Far-infrared and radio continuum study of nuclear activity

Scientific Results

Far-infrared and radio continuum study of nuclear activity

We present a study of the nuclear activity in a well-defined sample of the most isolated galaxies (total sample: n = 1050, complete subsample: n = 719) in the local Universe traced by their far-infrared (FIR) and radio continuum emission.

With this aim we have used the well-known radio continuum-FIR correlation to select radio-excess galaxies that are candidates to host an active galactic nucleus (AGN), as well as the FIR colours to find obscured AGN-candidates. We also used the existing information on nuclear activity in the Véron-Cetty catalogue and in the NASA Extragalactic Database.


A final catalogue of AGN-candidate galaxies has been produced that will provide a baseline for studies on the dependence of activity on the environment.

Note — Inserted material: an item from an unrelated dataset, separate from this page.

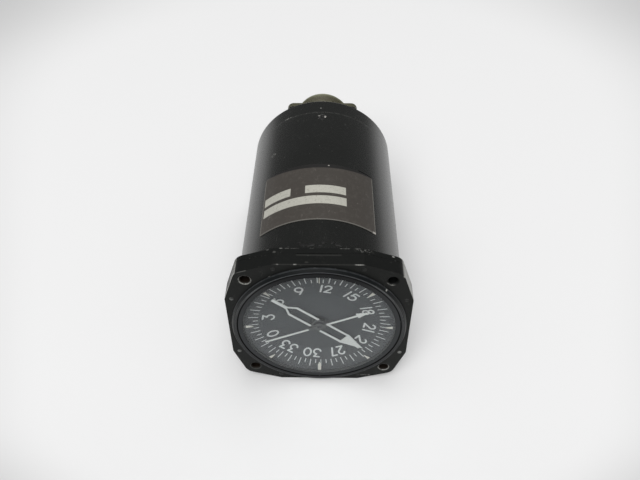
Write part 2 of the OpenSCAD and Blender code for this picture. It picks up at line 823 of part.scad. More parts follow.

Fig. 1 Radio versus FIR luminosity for the complete subsample (n = 710). We show the correlation as a solid line and the 5 times radioexcess and FIR-excess levels as dashed lines. The galaxies above the upper-dashed line are the radio-excess galaxies.

Our sample is mostly radio quiet, consistent with its high content of late-type galaxies. At most 1.5% of the galaxies show a radio excess with respect to the radio-FIR correlation, and this fraction even goes down to less than 0.8% after rejection of back/foreground sources using FIRST.
We find that the fraction of FIR colour selected AGN-candidates is 28% with a lower limit of 7% Our final catalogue contains 89 AGN candidates and is publicly available on the AMIGA web page. A comparison with the results from the literature shows that the AMIGA sample has the lowest ratio of AGN candidates, both globally and separated into early and late types. Field galaxies as well as poor cluster and group environments show intermediate values, while the highest rates of AGN candidates are found in the central parts of clusters and in pair/merger dominated samples. For all environments, early-type galaxies show a higher ratio of radio-excess galaxies than late types, as can be expected, since massive elliptical galaxies are the usual hosts of powerful radio continuum emission.
We conclude that the environment plays a crucial and direct role in triggering radio nuclear activity and not only via the density-morphology relation. Isolated, early-type galaxies show a particularly low level of activity at radio wavelengths hence constituting the most nurture-free population of luminous early-type galaxies.